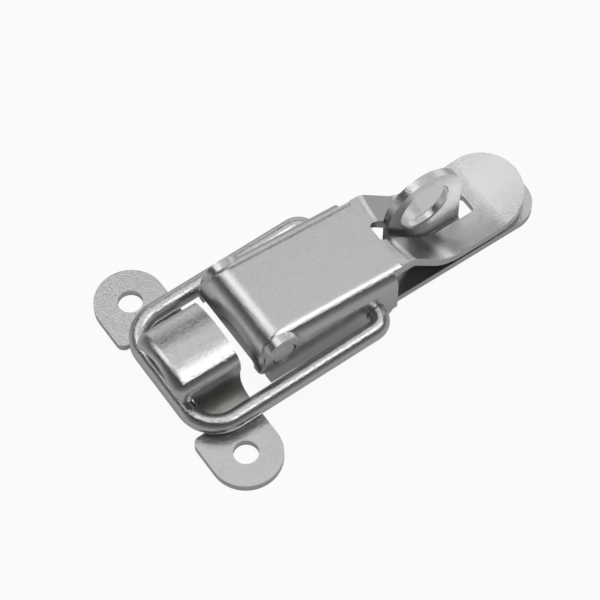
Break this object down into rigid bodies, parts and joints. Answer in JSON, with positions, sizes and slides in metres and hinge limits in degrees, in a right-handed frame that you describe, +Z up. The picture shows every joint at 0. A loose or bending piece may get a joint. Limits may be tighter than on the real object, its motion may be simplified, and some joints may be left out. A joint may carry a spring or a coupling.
{
  "type": "over centre toggle latch",
  "caption": "Pressed steel over centre toggle latch with a wire bail, a hooked keeper and a padlock eye standing through a slot in its finger tab.",
  "frame": {"origin": "on the mounting plane, straight below the lever's pivot axis", "axes": "+X along the latch from the keeper to the finger tab, +Z up from the mounting plane"},
  "size_m": [0.0783, 0.0492, 0.0201],
  "materials": {
    "zinc_sheet": "bright zinc plated",
    "zinc_wire": "bright zinc plated",
    "zinc_pin": "bright zinc plated"
  },
  "bodies": {
    "base": {"base_plate": "zinc_sheet", "pivot_pin": "zinc_pin"},
    "lever": {"lever": "zinc_sheet"},
    "bail": {"bail": "zinc_wire", "keeper": "zinc_sheet"}
  },
  "joints": [
    {"name": "lever_hinge", "type": "hinge", "parent": "base", "child": "lever", "pos_m": [0, 0, 0.0097], "axis": [0, -1, 0], "range_deg": [0, 80]},
    {"name": "bail_hinge", "type": "hinge", "parent": "lever", "child": "bail", "pos_m": [0.0192, 0, 0.005], "axis": [0, -1, 0], "range_deg": [-80, 0]}
  ],
  "couplings": [
    {"joint": "bail_hinge", "follows": "lever_hinge", "ratio": -1}
  ]
}
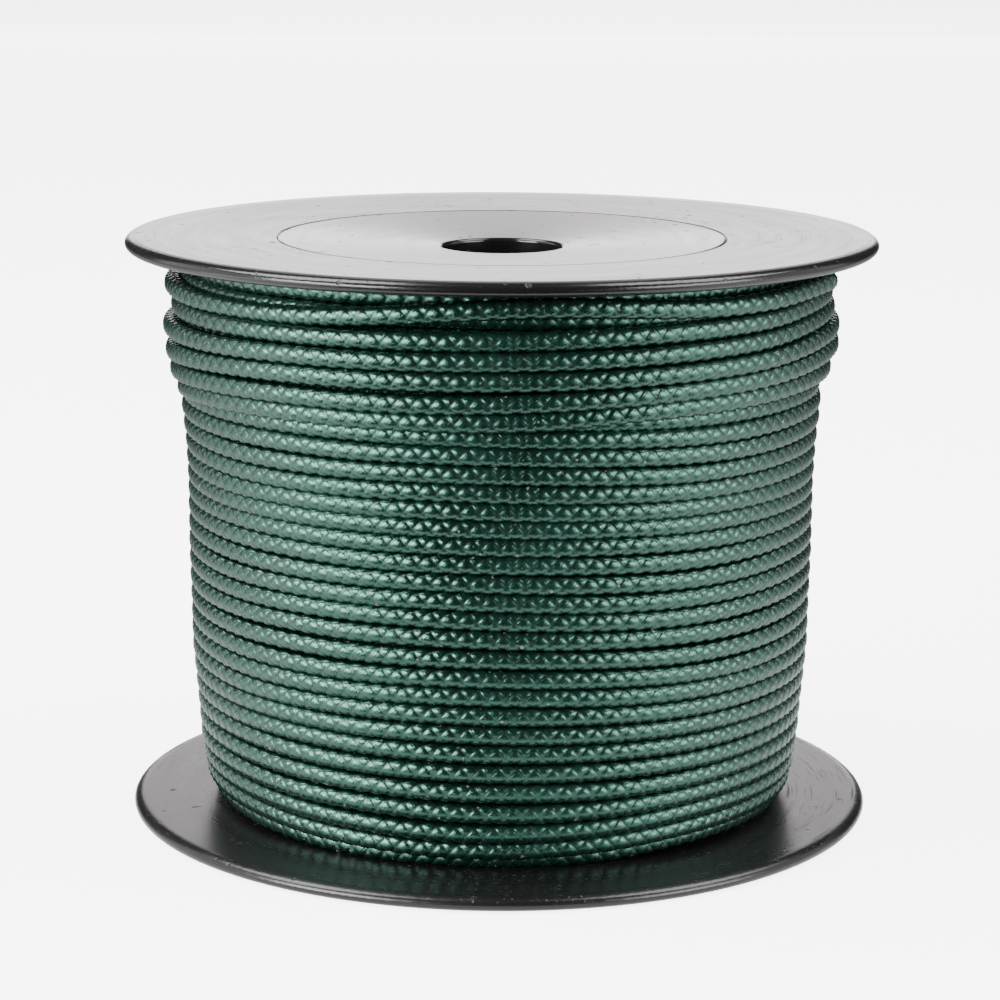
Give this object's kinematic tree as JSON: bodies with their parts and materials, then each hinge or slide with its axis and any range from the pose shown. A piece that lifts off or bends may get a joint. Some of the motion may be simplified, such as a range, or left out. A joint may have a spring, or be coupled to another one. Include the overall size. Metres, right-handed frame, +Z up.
{
  "type": "cord reel",
  "caption": "Flanged moulded plastic reel on its end, wound with braided cord, with a spindle bore through its hub.",
  "frame": {"origin": "centre of the lower rim's rest plane, on the spindle axis", "axes": "+Z up along the spindle axis; the cord's free end is on the +X side, seen from -Y"},
  "size_m": [0.128, 0.128, 0.1],
  "materials": {
    "flange_plastic": "glossy black moulded plastic, lightly scuffed",
    "hub_plastic": "glossy black moulded plastic",
    "barrel_plastic": "black moulded plastic",
    "braid": "dark green braided synthetic yarn, satin sheen"
  },
  "bodies": {
    "root": {"upper_flange": "flange_plastic", "lower_flange": "flange_plastic", "upper_hub": "hub_plastic", "lower_hub": "hub_plastic", "barrel": "barrel_plastic", "cord_winding": "braid", "cord_tail": "braid", "cord_start": "braid"}
  },
  "joints": []
}
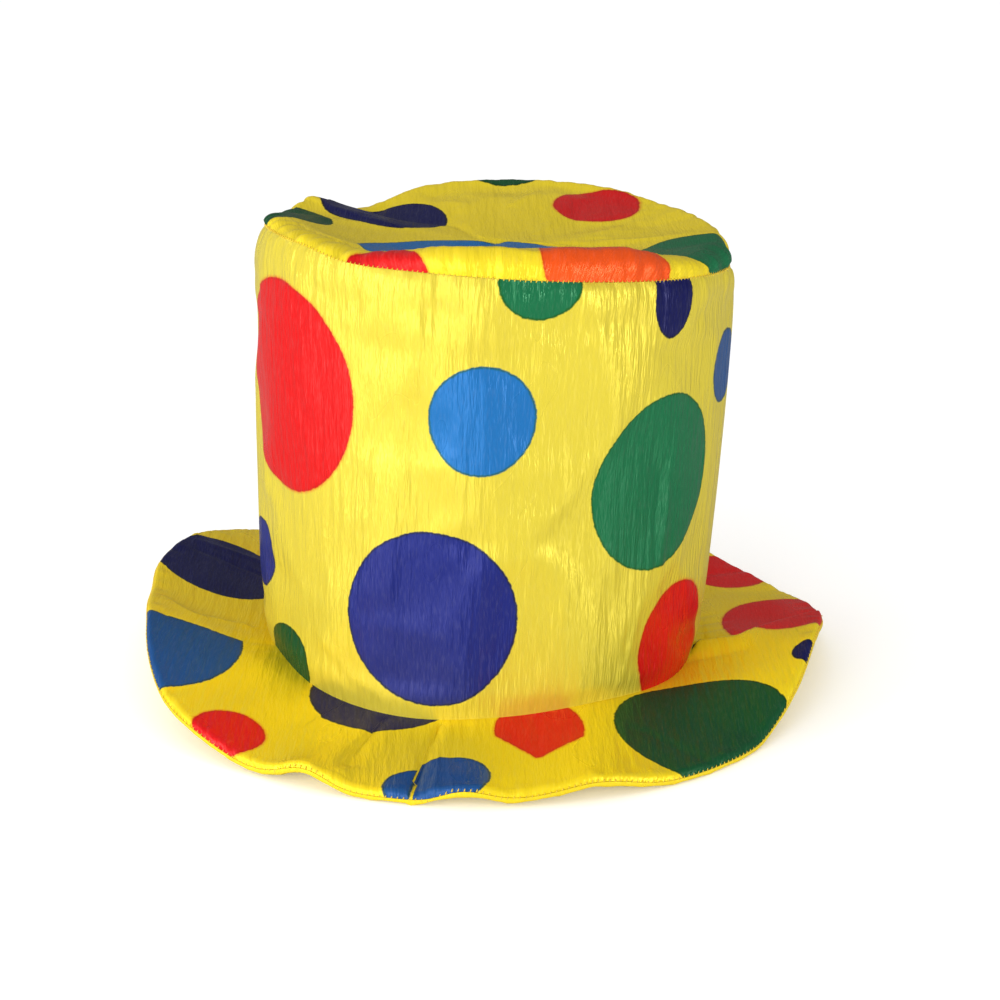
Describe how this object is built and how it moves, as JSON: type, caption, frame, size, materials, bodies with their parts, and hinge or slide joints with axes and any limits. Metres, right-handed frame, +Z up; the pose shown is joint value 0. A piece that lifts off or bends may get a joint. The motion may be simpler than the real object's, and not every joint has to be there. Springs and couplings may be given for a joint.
{
  "type": "clown hat",
  "caption": "Tall clown hat of spotted satin over thin foam, with a dished padded top and a wavy floppy brim that it stands on.",
  "frame": {"origin": "middle of the brim's footprint, on the surface that the hat stands on", "axes": "+Z up through the crown, -Y towards the front of the hat"},
  "size_m": [0.3164, 0.327, 0.2104],
  "materials": {
    "spotted_satin": "yellow printed satin with large red, blue, green and orange dots, laminated to thin foam, soft sheen",
    "plain_satin": "plain yellow satin, soft sheen"
  },
  "bodies": {
    "root": {"crown_wall": "spotted_satin", "crown_top": "spotted_satin", "brim_upper": "spotted_satin", "brim_under": "plain_satin"}
  },
  "joints": []
}
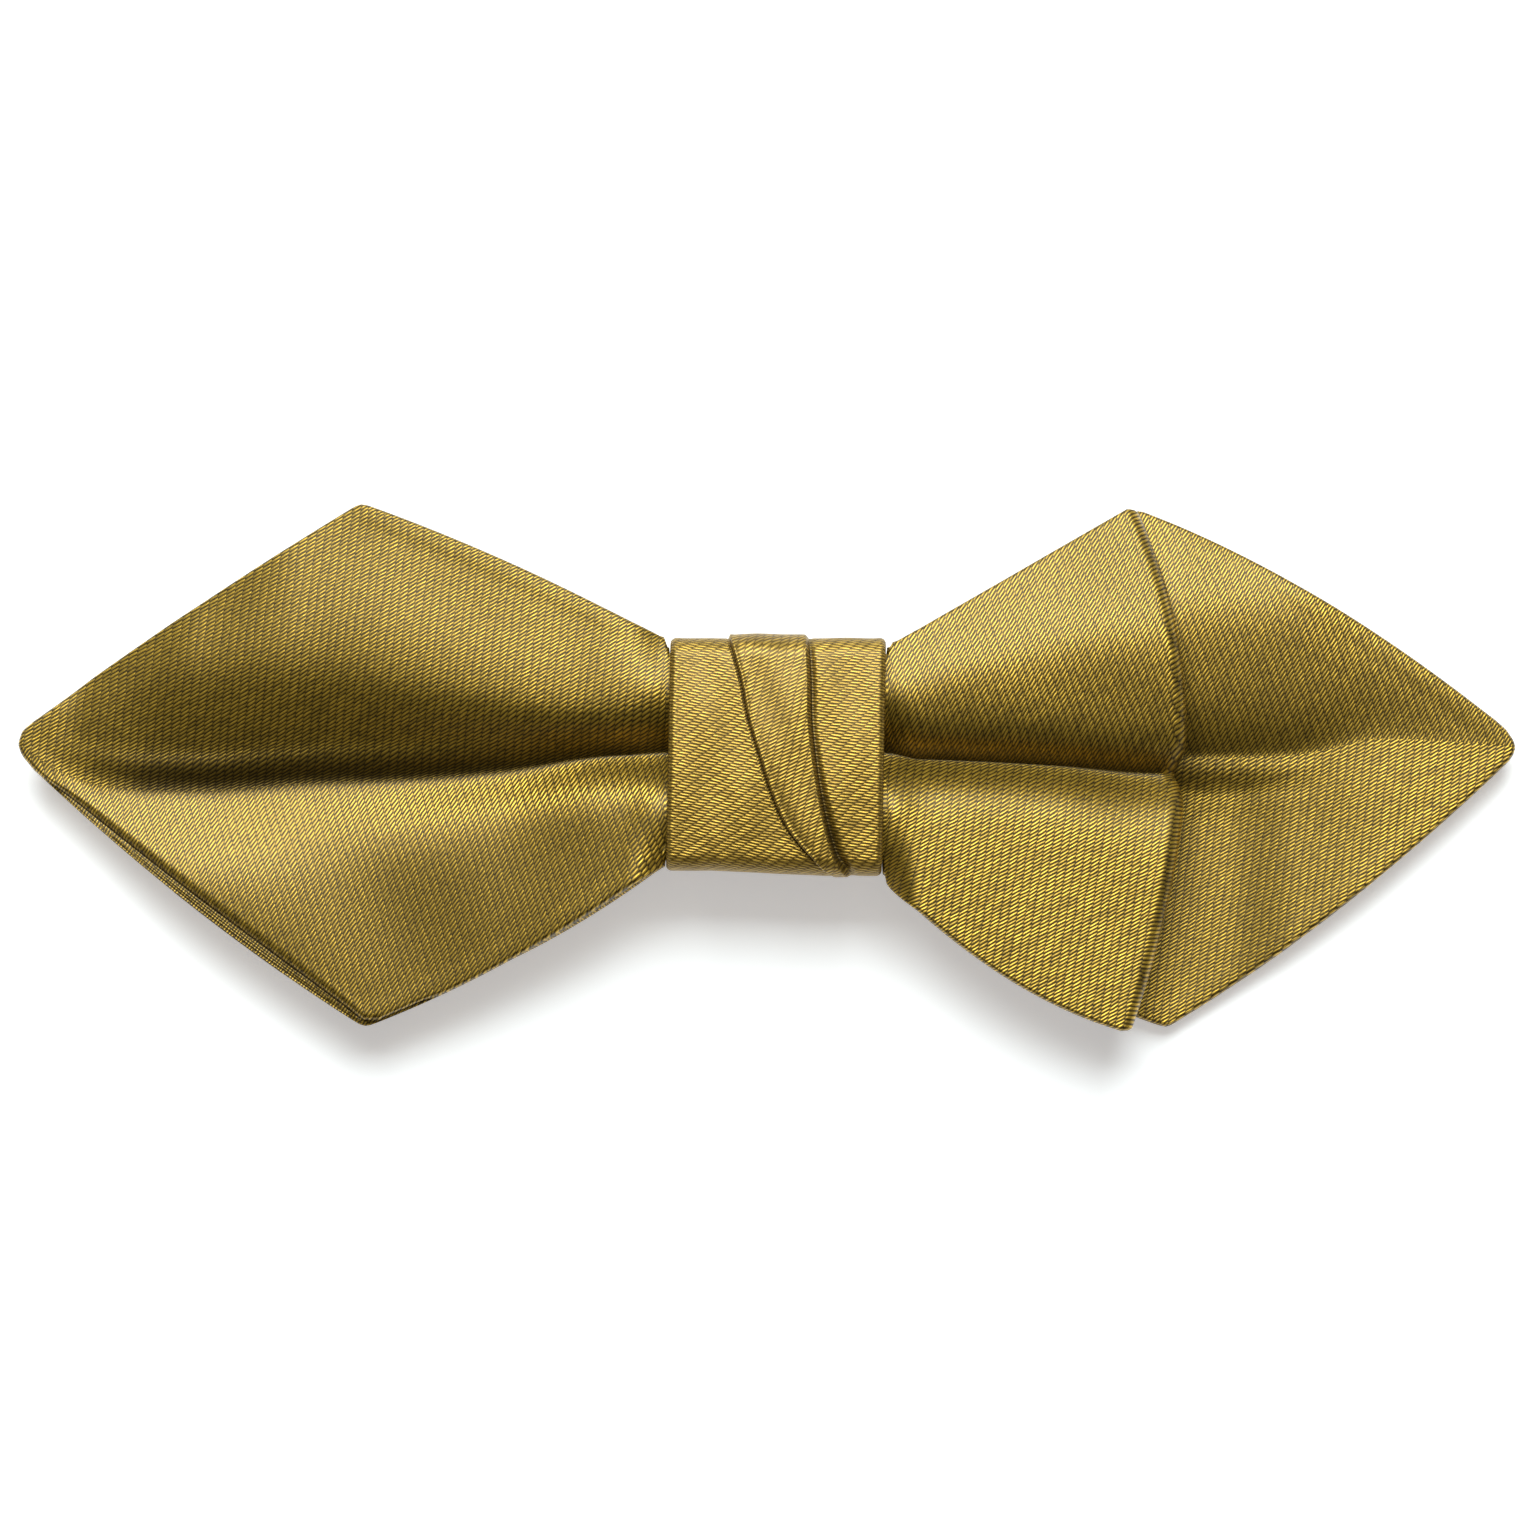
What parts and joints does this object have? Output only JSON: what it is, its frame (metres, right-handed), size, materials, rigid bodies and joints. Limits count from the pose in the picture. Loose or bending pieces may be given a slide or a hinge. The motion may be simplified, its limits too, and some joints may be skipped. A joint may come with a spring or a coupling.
{
  "type": "pre-tied diamond point bow tie with a spring clip",
  "caption": "Pre-tied satin bow with a pointed diamond leaf and a folded loop on each side, a wrapped band with a slanting pleat as its knot, and a hidden hairpin clip behind.",
  "frame": {"origin": "on the flat back face of the clip, behind the centre of the knot; the bow lies on this face", "axes": "+X along the bow, to the right when it is seen from the front, +Y to its upper edge, +Z out of its front"},
  "size_m": [0.1205, 0.042, 0.0144],
  "materials": {
    "bow_satin": "antique gold satin twill",
    "knot_satin": "antique gold satin twill, bias cut",
    "clip_steel": "brushed spring steel"
  },
  "bodies": {
    "root": {"front_bow": "bow_satin", "rear_bow": "bow_satin", "knot_band": "knot_satin", "collar_clip": "clip_steel"}
  },
  "joints": []
}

━━━━━━━━━━━━━━━━

__STATED PROBLEM__: Skip the pictures and transcribe the rest of the records exactly.

__PROBLEM SOLUTION__:
Break this object down into rigid bodies, parts and joints. Answer in JSON, with positions, sizes and slides in metres and hinge limits in degrees, in a right-handed frame that you describe, +Z up. The picture shows every joint at 0. A loose or bending piece may get a joint. Limits may be tighter than on the real object, its motion may be simplified, and some joints may be left out. A joint may carry a spring or a coupling.
{
  "type": "over centre toggle latch",
  "caption": "Pressed steel over centre toggle latch with a wire bail, a hooked keeper and a padlock eye standing through a slot in its finger tab.",
  "frame": {"origin": "on the mounting plane, straight below the lever's pivot axis", "axes": "+X along the latch from the keeper to the finger tab, +Z up from the mounting plane"},
  "size_m": [0.0783, 0.0492, 0.0201],
  "materials": {
    "zinc_sheet": "bright zinc plated",
    "zinc_wire": "bright zinc plated",
    "zinc_pin": "bright zinc plated"
  },
  "bodies": {
    "base": {"base_plate": "zinc_sheet", "pivot_pin": "zinc_pin"},
    "lever": {"lever": "zinc_sheet"},
    "bail": {"bail": "zinc_wire", "keeper": "zinc_sheet"}
  },
  "joints": [
    {"name": "lever_hinge", "type": "hinge", "parent": "base", "child": "lever", "pos_m": [0, 0, 0.0097], "axis": [0, -1, 0], "range_deg": [0, 80]},
    {"name": "bail_hinge", "type": "hinge", "parent": "lever", "child": "bail", "pos_m": [0.0192, 0, 0.005], "axis": [0, -1, 0], "range_deg": [-80, 0]}
  ],
  "couplings": [
    {"joint": "bail_hinge", "follows": "lever_hinge", "ratio": -1}
  ]
}
Give this object's kinematic tree as JSON: bodies with their parts and materials, then each hinge or slide with its axis and any range from the pose shown. A piece that lifts off or bends may get a joint. Some of the motion may be simplified, such as a range, or left out. A joint may have a spring, or be coupled to another one. Include the overall size. Metres, right-handed frame, +Z up.
{
  "type": "cord reel",
  "caption": "Flanged moulded plastic reel on its end, wound with braided cord, with a spindle bore through its hub.",
  "frame": {"origin": "centre of the lower rim's rest plane, on the spindle axis", "axes": "+Z up along the spindle axis; the cord's free end is on the +X side, seen from -Y"},
  "size_m": [0.128, 0.128, 0.1],
  "materials": {
    "flange_plastic": "glossy black moulded plastic, lightly scuffed",
    "hub_plastic": "glossy black moulded plastic",
    "barrel_plastic": "black moulded plastic",
    "braid": "dark green braided synthetic yarn, satin sheen"
  },
  "bodies": {
    "root": {"upper_flange": "flange_plastic", "lower_flange": "flange_plastic", "upper_hub": "hub_plastic", "lower_hub": "hub_plastic", "barrel": "barrel_plastic", "cord_winding": "braid", "cord_tail": "braid", "cord_start": "braid"}
  },
  "joints": []
}
Describe how this object is built and how it moves, as JSON: type, caption, frame, size, materials, bodies with their parts, and hinge or slide joints with axes and any limits. Metres, right-handed frame, +Z up; the pose shown is joint value 0. A piece that lifts off or bends may get a joint. The motion may be simpler than the real object's, and not every joint has to be there. Springs and couplings may be given for a joint.
{
  "type": "clown hat",
  "caption": "Tall clown hat of spotted satin over thin foam, with a dished padded top and a wavy floppy brim that it stands on.",
  "frame": {"origin": "middle of the brim's footprint, on the surface that the hat stands on", "axes": "+Z up through the crown, -Y towards the front of the hat"},
  "size_m": [0.3164, 0.327, 0.2104],
  "materials": {
    "spotted_satin": "yellow printed satin with large red, blue, green and orange dots, laminated to thin foam, soft sheen",
    "plain_satin": "plain yellow satin, soft sheen"
  },
  "bodies": {
    "root": {"crown_wall": "spotted_satin", "crown_top": "spotted_satin", "brim_upper": "spotted_satin", "brim_under": "plain_satin"}
  },
  "joints": []
}
What parts and joints does this object have? Output only JSON: what it is, its frame (metres, right-handed), size, materials, rigid bodies and joints. Limits count from the pose in the picture. Loose or bending pieces may be given a slide or a hinge. The motion may be simplified, its limits too, and some joints may be skipped. A joint may come with a spring or a coupling.
{
  "type": "pre-tied diamond point bow tie with a spring clip",
  "caption": "Pre-tied satin bow with a pointed diamond leaf and a folded loop on each side, a wrapped band with a slanting pleat as its knot, and a hidden hairpin clip behind.",
  "frame": {"origin": "on the flat back face of the clip, behind the centre of the knot; the bow lies on this face", "axes": "+X along the bow, to the right when it is seen from the front, +Y to its upper edge, +Z out of its front"},
  "size_m": [0.1205, 0.042, 0.0144],
  "materials": {
    "bow_satin": "antique gold satin twill",
    "knot_satin": "antique gold satin twill, bias cut",
    "clip_steel": "brushed spring steel"
  },
  "bodies": {
    "root": {"front_bow": "bow_satin", "rear_bow": "bow_satin", "knot_band": "knot_satin", "collar_clip": "clip_steel"}
  },
  "joints": []
}